Leigh Hunt described him as "a fair, stout, fresh-coloured man, with round features;" and N. P. Willis as a man "with white hair, and a very nobly-formed head and physiognomy; his eye alone, small, and with lids contracted into an habitual look of drollery, betrayed the bent of his genius."

He wheeled himself about the room in a sort of invalid chair, and had generally something pleasant, and often something witty, to say to each of the guests, his beautiful and accomplished hostess coming, naturally, in for the largest share of both. He was tall and stout, and the merry twinkle of his eye gave evidence that his thoughts were redolent of humour, even when he did not speak. Some one has said, "He had the head of a man, with the heart of a boy."

Horace Smith was of another, and certainly a higher nature. Leigh Hunt deposes to "the fine nature of the man" (and well he might do so, having had experience of his liberality), and pictures him as "of good and manly figure, inclining to the robust; his countenance extremely frank and cordial, sweetness without weakness." And Shelley, writing of him, exclaims: — "It is odd that the only truly generous person I ever knew who had money to be generous with should be a stockbroker." "Gay, tender, hospitable, and intellectual," that is Lady Morgan's character of Horace Smith; and this is Southey's testimony to the credit of the brothers both: — "They are clever fellows, with wit and humour as fluent as their ink, and, to their praise be it spoken, with no gall in it."

Yes, certainly Horace was of a far higher nature than James. Perhaps it was fairly said of them, "One was a good man, the other a good fellow." But Horace was happily married, and had loving children, enjoyed a healthy constitution, and lived in comparative retirement, away from the bustle of society, in a tranquil home. During the later years of his life he resided at Brighton — it was not then as it is now, London-on-sea, where everybody meets everybody, and nods of recognition are about as many as the steps one takes when promenading the Parade.
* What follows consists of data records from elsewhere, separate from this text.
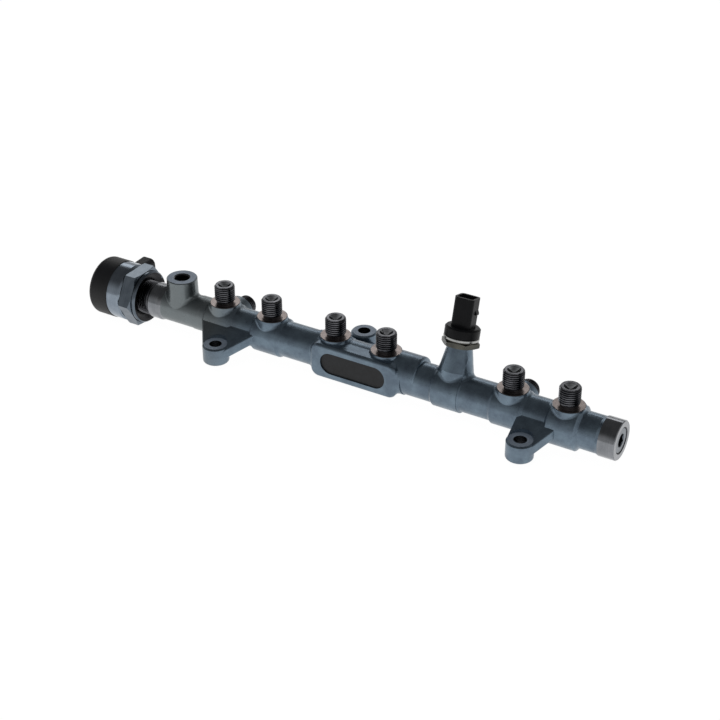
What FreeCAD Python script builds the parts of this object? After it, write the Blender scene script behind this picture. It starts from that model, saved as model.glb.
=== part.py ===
"""Forged six-outlet common rail with its pressure sensor, pressure control valve and screw plug.

Millimetres, +Z up. The origin is the middle of the two front bolt holes, at the mounting plane
under their pads. The rail's long axis runs along X, above and behind that point.
"""
import FreeCAD
import Part

import math
import os

V = FreeCAD.Vector
DOWN_X = V(-1, 0, 0)
UP_X = V(1, 0, 0)
UP_Y = V(0, 1, 0)
UP_Z = V(0, 0, 1)

# Place of the rail's axis over the mounting plane
AXIS_REACH = 27.4
AXIS_HEIGHT = 15.0

# Forged tube: main radius, machined ends, raised collars as (middle, half width, radius)
TUBE_R = 12.2
RAIL_RIGHT_X = 169.0
RIGHT_END_R = 13.0
RIGHT_END_LENGTH = 11.0
LEFT_COLLAR_X = -182.8
LEFT_COLLAR_R = 12.7
LEFT_COLLAR_LENGTH = 8.0
LEFT_TUBE_R = 11.8
LEFT_TUBE_END_X = -142.0
COLLAR_R = 13.5
COLLAR_HALF_WIDTH = 9.8
WIDE_COLLAR_R = 14.7
WIDE_COLLAR_HALF_WIDTH = 9.2
TAPER = 2.0
EDGE = 0.5
BLEND_REACH = 16.0
BLEND_SINK = 0.06
MAIN_BORE_R = 5.0
DRILLING_R = 1.5

# Raised shoulder behind the tube, right of the plate block
SHOULDER_START_X = 8.0
SHOULDER_END_X = 30.3
SHOULDER_R = 13.5
SHOULDER_SHIFT_Y = 1.0
SHOULDER_SHIFT_Z = 1.4

# High-pressure nipples, M14 x 1.5 with a 60 degree sealing cone
OUTLET_X = (-124.2, -85.6, -35.2, 3.4, 94.9, 133.1)
INLET_X = (OUTLET_X[0], OUTLET_X[4])
NIPPLE_R = 7.0
NIPPLE_UNDERCUT_R = 5.9
NIPPLE_UNDERCUT = 1.3
NIPPLE_CHAMFER = 0.9
CONE_MOUTH_R = 4.4
CONE_HALF_ANGLE = 30.0
SEAT_R = 10.5
BOSS_FOOT_R = 11.4
BOSS_FOOT = 2.0
BOSS_BLEND_R = 2.5
OUTLET_SEAT = 14.7
OUTLET_RIM = 28.0
INLET_SEAT = 18.0
INLET_RIM = 27.6

# Return port
RETURN_X = -160.3
RETURN_R = 10.7
RETURN_BLEND_R = 3.0
RETURN_HEIGHT = 23.8
RETURN_HOLE_R = 5.25
RETURN_HOLE_DEPTH = 12.0
RETURN_MOUTH = 0.6

# Plate block on the front, with its shallow stadium recess
BLOCK_X = -14.5
BLOCK_LENGTH = 65.0
BLOCK_FRONT = 14.0
BLOCK_HALF_HEIGHT = 12.5
BLOCK_CORNER_R = 6.0
BLOCK_EDGE_R = 2.4
BLOCK_BLEND_R = 2.5
BLOCK_BAR_R = 12.9
RECESS_LENGTH = 49.0
RECESS_HEIGHT = 15.6
RECESS_DEPTH = 0.9

# Front lugs and rear boss, all with the same bolt hole
LUG_PITCH = 228.0
BOLT_HOLE_R = 4.3
LUG_HEAD_R = 9.0
LUG_THICKNESS = 12.85
HEAD_ROUND = 1.0
WEB_ROUND = 1.4
WEB_START = 6.0
WEB_BLEND_R = 1.5
LUG_WEB_Y = 13.0
LUG_WEB_TOP = 3.5
LUG_WEB_SLOPE = 0.41
LUG_WEB_THICKNESS = 7.5
SPOT_FACE_R = 8.1
LEFT_LUG_ROOT = (-21.2, 21.2)
RIGHT_LUG_ROOT = (-10.2, 17.3)
REAR_BOSS_X = -29.5
REAR_BOSS_REACH = 27.4
REAR_BOSS_R = 8.9
REAR_BOSS_HEIGHT = 21.0
REAR_WEB_Y = 9.0
REAR_WEB_TOP = 8.6
REAR_WEB_SLOPE = 0.55
REAR_WEB_THICKNESS = 9.0
REAR_ROOT = (-16.0, 18.0)

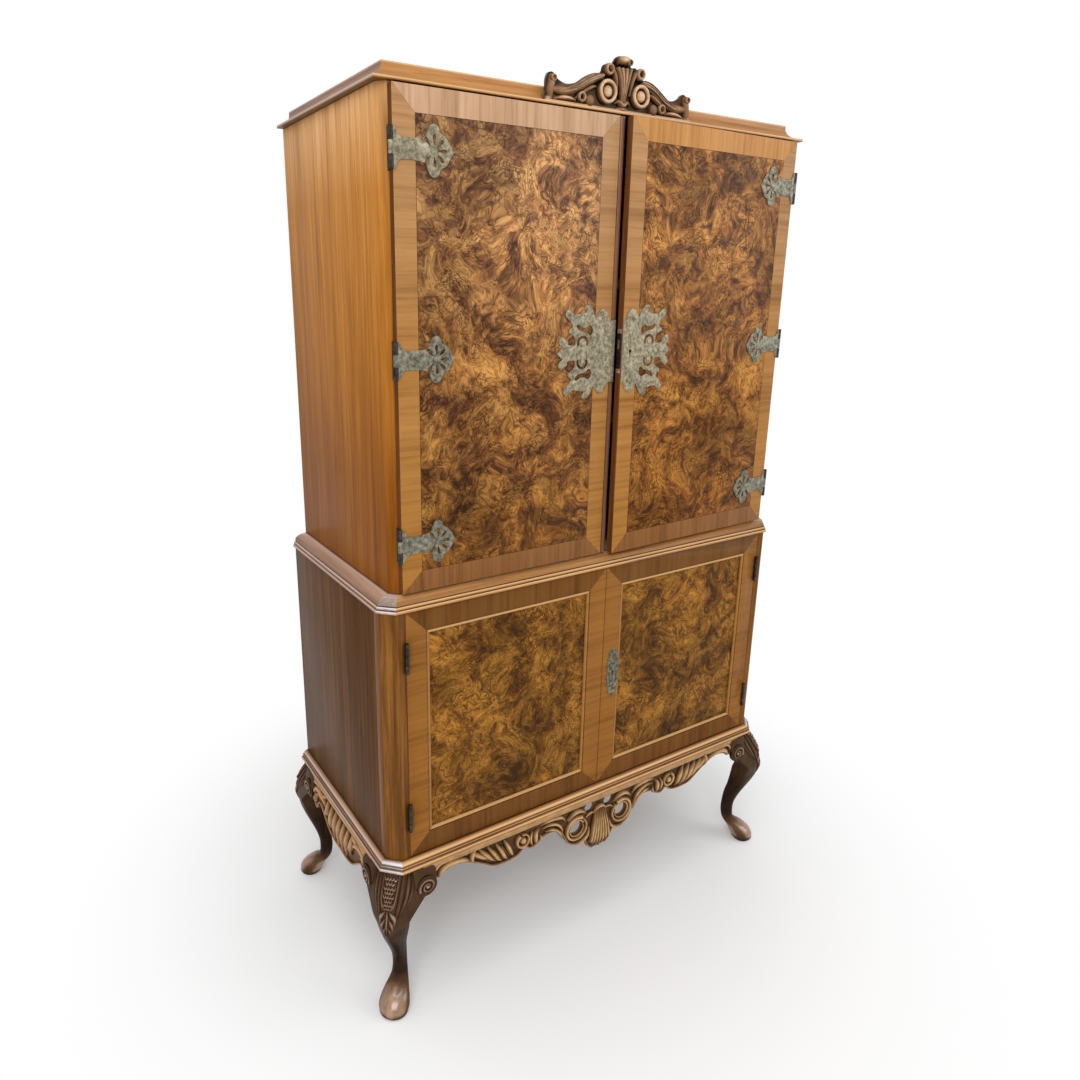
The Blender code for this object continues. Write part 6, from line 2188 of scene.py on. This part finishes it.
    def build(self) -> None:
        """Builds the plates and straps and dresses the other fittings."""
        look = AgedMetal("brass_plates", painted_relief_light=True).material()
        strap = AgedMetal("brass_straps", painted_relief_light=True, deep=(0.065, 0.060, 0.040), body=(0.170, 0.160, 0.112),
                          bright=(0.360, 0.340, 0.255)).material()
        black = AgedMetal("hinge_black", deep=(0.008, 0.007, 0.006), body=(0.022, 0.019, 0.015),
                          bright=(0.090, 0.075, 0.055), metallic=0.5).material()
        bolt = AgedMetal("bolt_brass").material()
        iron = AgedMetal("lock_black", deep=(0.006, 0.006, 0.006), body=(0.018, 0.016, 0.014),
                         bright=(0.070, 0.065, 0.060), metallic=0.5).material()
        pink = AgedMetal("edge_brass", deep=(0.300, 0.160, 0.110), body=(0.520, 0.300, 0.230),
                         bright=(0.750, 0.520, 0.430), metallic=0.5, rough=0.35).material()
        for side in (-1, 1):
            for number, level in enumerate(self.strap_levels, 1):
                self.strap_hinge(side, number, level, look if (side, number) == (-1, 3) else strap)
            self.lock_plate(side, look)
        self.edge_plate(iron, pink)
        self.escutcheon(AgedMetal("brass_escutcheon", painted_relief_light=True, deep=(0.030, 0.030, 0.022),
                                  body=(0.115, 0.112, 0.080), bright=(0.330, 0.320, 0.240)).material())
        for hand in HANDS:
            dress_nodes(black, *(f"strap_leaf_{hand}_{number}" for number in (1, 2, 3)))
            dress_nodes(black, *(f"butt_{part}_{hand}_{number}" for number in (1, 2) for part in ("hinge", "leaf")))
        dress_nodes(bolt, "upper_left_bolt", "lower_left_bolt", "upper_lock_bolt", "lower_lock_bolt")
        dress_nodes(iron, "upper_lock_case", "lower_lock_case")


@dataclass
class Studio:
    """Pale floor, soft lamps and the camera."""

    eye: tuple = (-0.9636, -1.304, 1.3107)
    azimuth: float = 31.363
    tilt: float = -15.362
    roll: float = 0.142
    lens: float = 26.11
    shift_x: float = 0.0607
    shift_y: float = -0.0306

    def camera(self) -> None:
        """Camera at the photograph's place."""
        turn, lift, roll = (math.radians(value) for value in (self.azimuth, self.tilt, self.roll))
        ahead = Vector((math.sin(turn) * math.cos(lift), math.cos(turn) * math.cos(lift), math.sin(lift)))
        right = ahead.cross(Vector((0.0, 0.0, 1.0))).normalized()
        upward = right.cross(ahead)
        across = math.cos(roll) * right + math.sin(roll) * upward
        upright = -math.sin(roll) * right + math.cos(roll) * upward
        data = bpy.data.cameras.new("studio_camera")
        data.sensor_fit = "AUTO"
        data.sensor_width = 36.0
        data.lens = self.lens
        data.shift_x = self.shift_x
        data.shift_y = self.shift_y
        data.clip_end = 50.0
        camera = put_in_scene("studio_camera", data)
        place = Matrix((across, upright, -ahead)).transposed().to_4x4()
        camera.matrix_world = Matrix.Translation(self.eye) @ place
        bpy.context.scene.camera = camera

    def floor(self) -> None:
        """Pale floor that runs out to white."""
        bm = bmesh.new()
        bmesh.ops.create_grid(bm, x_segments=1, y_segments=1, size=30.0)
        mesh = bpy.data.meshes.new("studio_floor")
        bm.to_mesh(mesh)
        bm.free()
        made, graph, shader = Finish("floor_paper").start()
        graph.fill(shader, {"Base Color": (0.93, 0.93, 0.93, 1.0), "Roughness": 0.9, "Specular IOR Level": 0.0})
        glow = graph.add("ShaderNodeEmission", {"Color": (1.0, 1.0, 1.0, 1.0), "Strength": 1.0})
        distance = graph.add("ShaderNodeVectorMath", {0: graph.place()}, operation="LENGTH")
        path = graph.add("ShaderNodeLightPath").outputs
        share = graph.times(graph.step(distance.outputs["Value"], 0.35, 1.1), path["Is Camera Ray"])
        mixed = graph.add("ShaderNodeMixShader", {0: share, 1: shader.outputs[0], 2: glow.outputs[0]})
        graph.feed(made.node_tree.nodes["Material Output"].inputs["Surface"], mixed.outputs[0])
        mesh.materials.append(made)
        floor = put_in_scene("studio_floor", mesh)

    def lamps(self) -> None:
        """Large soft lamps and a plain bright surround."""
        world = bpy.data.worlds.new("studio_world")
        bpy.context.scene.world = world
        world.use_nodes = True
        graph = Graph(world.node_tree)
        back = world.node_tree.nodes["Background"]
        path = graph.add("ShaderNodeLightPath").outputs
        strength = graph.math("ADD", graph.times(path["Is Camera Ray"], 0.42), 0.58)
        graph.fill(back, {"Color": (1.0, 1.0, 1.0, 1.0), "Strength": strength})
        for name, place, aim, size, power in (
                ("key_lamp", (-2.2, -2.6, 2.9), (0.0, 0.0, 0.9), 2.2, 62.0),
                ("fill_lamp", (2.6, -2.2, 2.0), (0.0, 0.0, 0.8), 2.4, 34.0),
                ("top_lamp", (-0.6, -0.4, 3.6), (0.0, 0.0, 1.0), 1.8, 22.0)):
            data = bpy.data.lights.new(name, "AREA")
            data.shape = "SQUARE"
            data.size = size
            data.energy = power
            lamp = put_in_scene(name, data)
            turn = (Vector(aim) - Vector(place)).to_track_quat("-Z", "Y")
            lamp.matrix_world = Matrix.Translation(place) @ turn.to_matrix().to_4x4()

    def build(self) -> None:
        """Sets up camera, floor and lamps, and the plain view."""
        self.camera()
        self.floor()
        self.lamps()
        bpy.context.scene.view_settings.view_transform = "Standard"


def main() -> None:
    """Builds the cabinet from its boards to its fittings, then the studio."""
    logging.basicConfig(level=logging.INFO, format="%(message)s")
    Carcass().build()
    Mouldings().build()
    UpperDoors().build()
    LowerDoors().build()
    CarvedAprons().build()
    Crest().build()
    CabrioleLegs().build()
    BrassFittings().build()
    Studio().build()


if __name__ == "__main__":
    main()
He was twice married, and left a daughter by his first wife, and two daughters by his second, who was the maternal aunt of Mr. E. M. Ward, R.A., the artist, and it is from a sketch by him of his uncle that I engrave the portrait at the head of this Memory. Mr. Ward retains affectionate remembrances of Horace Smith, of his love for children, and the delight that was caused in his father's house whenever "Uncle Horace" was expected: his arrival was ever the signal of a merry-making. He usually placed the children on his knees, and regaled them with fairy tales told in extempore verse.

It was at Brighton I knew Horace Smith, so far back as the year 1835. My knowledge of him, though limited, enables me to indorse the opinions I have quoted from better authorities. He was tall, handsome, with expressive yet quiet features; they were frequently moved, however, when he either heard or said a good thing, and it was easy to perceive the latent humour that did not come to the surface as often as it might have done. It is saying little if I say I never heard him utter an injurious word of any one of his contemporaries, although our usual talk concerned them; for I was at that time editor of the New Monthly, to which he was a frequent contributor, and he liked to know something of his associates in letters, the greater number of whom, I believe, he had never seen. He knew their writings, however, and was certainly an extensive reader as well as a sound thinker, and always a generous and sympathising critic. I copy one of his letters; it is evidence of that which was the leading characteristic of his mind — a total abnegation of self.

"17th October, 1831.

10, Hanover Crescent.

I am sorry you should deem the smallest apology necessary for returning my MS., a duty which every editor must occasionally exercise towards all his contributors. From my domestic habits and love of occupation I am always scribbling, often without due consideration of what I am writing, and I only wonder that so many of my frivolities have found their way into print. With this feeling, I am always grateful towards those who save me from committing myself; and acquiesce very willingly in their decisions. In proof of this I will mention a fact of which I am rather proud. Mr. Colburn had agreed to give me 500 for the first novel I wrote, and had announced its appearance, when a mutual friend who looked over the MS., having expressed an unfavourable opinion of it, I threw it in the fire, and wrote 'Brambletye House' instead. Let me not omit to mention, to the credit of Mr. C., that, upon the unexpected success of that work, he subsequently presented me with an additional 100.

Yours very truly,


His novels are still "asked for" at the circulating libraries, and perhaps as historical romances they even now hold their place next to those of Scott, while among his collected poems are many of great beauty and of much strength. I believe, however, that after the publication of "Rejected Addresses" he preferred to consider the comic vein exhausted.

Horace was not rich; indeed, neither of the brothers was so. James never could have amassed money, notwithstanding he was Solicitor to the Board of Ordnance. He invested his whole capital, amounting to no more than 3,000, in the purchase of an annuity, and died three months after it was bought. Horace bequeathed to his widow and children an ample sufficiency, although he was far too generous to become wealthy. Shelley did not know that it was out of comparatively limited means, and not a superfluity, that he relieved, at the entreaty of the former, the pressing wants of Leigh Hunt. Many other instances may be recorded of his generosity in giving — or lending, which often means much the same thing — to less prosperous brothers of the pen.

He was, indeed, emphatically a good man; of large sympathy and charity; generous in giving, even beyond his means; eminent for rectitude in all the affairs and relations of life; and "richly meriting" the praises that are inscribed on his tombstone in the graveyard at Tunbridge Wells.